Another and extremely important advantage of the invention is the versatility, hitherto quite unattainable, which it gives to gas cooler design. In the conventional manifold reviewed earlier in this specification, there is no way in which the running characteristics of the manifold can be altered. And so, when operating at extremes of temperature and/or load, the manifold could run too hot or alternatively could never reach a proper operating temperature. There is no way in which the plain-bore tubular passages can have their operating characteristics "tuned" to allow for, for example, the load difference between an engine operating a crane and the same engine operating a wire line winch.

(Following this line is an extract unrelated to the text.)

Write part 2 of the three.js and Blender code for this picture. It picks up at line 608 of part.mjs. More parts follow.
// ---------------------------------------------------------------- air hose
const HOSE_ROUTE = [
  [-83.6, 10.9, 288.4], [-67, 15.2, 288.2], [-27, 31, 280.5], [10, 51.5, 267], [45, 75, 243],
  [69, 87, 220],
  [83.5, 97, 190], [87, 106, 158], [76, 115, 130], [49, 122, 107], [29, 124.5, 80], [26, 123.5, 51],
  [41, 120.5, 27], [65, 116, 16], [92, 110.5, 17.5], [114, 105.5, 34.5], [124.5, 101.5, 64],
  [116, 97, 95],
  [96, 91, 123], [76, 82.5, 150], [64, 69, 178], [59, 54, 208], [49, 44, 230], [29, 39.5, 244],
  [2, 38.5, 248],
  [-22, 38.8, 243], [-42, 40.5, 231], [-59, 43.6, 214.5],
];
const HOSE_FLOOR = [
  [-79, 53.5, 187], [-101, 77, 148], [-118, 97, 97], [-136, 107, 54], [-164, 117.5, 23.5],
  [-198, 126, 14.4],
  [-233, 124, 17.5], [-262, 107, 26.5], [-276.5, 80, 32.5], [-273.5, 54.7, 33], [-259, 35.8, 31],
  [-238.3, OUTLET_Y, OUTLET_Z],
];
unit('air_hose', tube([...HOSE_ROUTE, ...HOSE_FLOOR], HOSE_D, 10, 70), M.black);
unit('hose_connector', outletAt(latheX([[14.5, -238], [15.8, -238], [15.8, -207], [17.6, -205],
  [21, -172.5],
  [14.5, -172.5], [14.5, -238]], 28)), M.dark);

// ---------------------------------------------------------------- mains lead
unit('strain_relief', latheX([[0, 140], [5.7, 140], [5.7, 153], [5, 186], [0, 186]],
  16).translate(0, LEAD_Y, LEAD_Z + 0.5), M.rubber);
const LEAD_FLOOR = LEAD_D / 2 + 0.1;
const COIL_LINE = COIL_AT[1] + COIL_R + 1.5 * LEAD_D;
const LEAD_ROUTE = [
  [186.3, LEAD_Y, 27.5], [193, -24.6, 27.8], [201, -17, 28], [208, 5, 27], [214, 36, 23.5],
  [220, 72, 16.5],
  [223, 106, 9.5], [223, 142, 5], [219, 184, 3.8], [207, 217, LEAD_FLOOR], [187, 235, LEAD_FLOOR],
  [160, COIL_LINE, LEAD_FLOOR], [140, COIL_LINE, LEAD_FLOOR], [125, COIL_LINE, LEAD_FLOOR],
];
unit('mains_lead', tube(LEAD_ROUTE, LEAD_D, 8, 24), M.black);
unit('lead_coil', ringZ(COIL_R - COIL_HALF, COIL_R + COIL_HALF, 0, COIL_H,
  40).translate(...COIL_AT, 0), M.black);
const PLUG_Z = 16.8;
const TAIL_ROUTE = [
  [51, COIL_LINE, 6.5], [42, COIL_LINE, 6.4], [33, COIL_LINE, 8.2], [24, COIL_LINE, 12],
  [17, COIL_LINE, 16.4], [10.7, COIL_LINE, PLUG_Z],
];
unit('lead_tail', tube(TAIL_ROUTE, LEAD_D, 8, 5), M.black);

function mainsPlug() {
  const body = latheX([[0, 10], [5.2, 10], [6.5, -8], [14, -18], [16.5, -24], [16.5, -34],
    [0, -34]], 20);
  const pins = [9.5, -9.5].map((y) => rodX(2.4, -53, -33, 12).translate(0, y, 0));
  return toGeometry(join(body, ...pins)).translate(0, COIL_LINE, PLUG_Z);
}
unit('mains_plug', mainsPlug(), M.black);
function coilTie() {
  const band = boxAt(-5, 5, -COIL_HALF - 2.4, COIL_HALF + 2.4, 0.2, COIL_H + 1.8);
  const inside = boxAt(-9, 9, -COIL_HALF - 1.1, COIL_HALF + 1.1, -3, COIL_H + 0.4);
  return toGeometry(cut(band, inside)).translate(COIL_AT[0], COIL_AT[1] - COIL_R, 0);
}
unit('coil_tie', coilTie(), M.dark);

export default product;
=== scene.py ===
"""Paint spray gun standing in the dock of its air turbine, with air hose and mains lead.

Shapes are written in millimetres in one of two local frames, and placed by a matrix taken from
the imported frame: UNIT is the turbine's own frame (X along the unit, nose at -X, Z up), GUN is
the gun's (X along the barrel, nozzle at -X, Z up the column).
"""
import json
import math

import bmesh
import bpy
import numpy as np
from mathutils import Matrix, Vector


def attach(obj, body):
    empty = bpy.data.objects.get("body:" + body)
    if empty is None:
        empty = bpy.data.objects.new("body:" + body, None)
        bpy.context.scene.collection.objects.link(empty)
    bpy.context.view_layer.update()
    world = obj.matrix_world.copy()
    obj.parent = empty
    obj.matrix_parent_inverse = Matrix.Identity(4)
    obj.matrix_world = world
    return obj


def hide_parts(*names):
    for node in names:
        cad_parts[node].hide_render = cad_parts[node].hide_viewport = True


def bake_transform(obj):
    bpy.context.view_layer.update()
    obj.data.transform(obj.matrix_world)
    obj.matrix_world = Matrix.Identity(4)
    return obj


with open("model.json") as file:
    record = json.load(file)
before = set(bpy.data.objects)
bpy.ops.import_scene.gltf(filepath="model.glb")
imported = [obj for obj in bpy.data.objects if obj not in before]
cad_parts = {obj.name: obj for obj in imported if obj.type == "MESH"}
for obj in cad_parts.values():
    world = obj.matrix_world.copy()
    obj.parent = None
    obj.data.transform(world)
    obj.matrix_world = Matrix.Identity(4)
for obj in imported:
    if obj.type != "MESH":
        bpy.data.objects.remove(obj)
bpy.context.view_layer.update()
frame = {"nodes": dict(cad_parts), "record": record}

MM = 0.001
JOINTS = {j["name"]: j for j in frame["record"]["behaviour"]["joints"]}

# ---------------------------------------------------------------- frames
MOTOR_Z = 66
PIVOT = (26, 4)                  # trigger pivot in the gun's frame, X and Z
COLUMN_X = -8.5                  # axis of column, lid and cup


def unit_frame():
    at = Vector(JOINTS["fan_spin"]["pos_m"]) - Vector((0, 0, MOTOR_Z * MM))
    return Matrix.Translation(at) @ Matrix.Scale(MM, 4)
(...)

With a cooler embodying the invention, by contrast, inserts can be removed and/or aitered in configuration from amongst the range of inserts, of the kind defined, with which the invention operates. And so a given manifold cooler can be "fine-tuned" exactly to suit given surroundings and/or load driving requirements.

Claims (4)

1. A Diesel engine exhaust gas cooler comprising multiple tubular gas passages each with an insert of the kind defined, sprung against the passage wall and following or forming part of the engine manifold.

2. A Diesel engine exhaust gas cooler according to Claim 1, in which the inserts rely wholly on their springing fit against the passage walls to retain them against the walls.

3. An exhaust gas manifold embodying the invention claimed in Claim 1 or Claim 2, in which the manifold is jacketed within a fluidcooled jacket.

4. An exhaust gas manifold substantially as described herein with reference to and as illustrated in the accompanying drawings.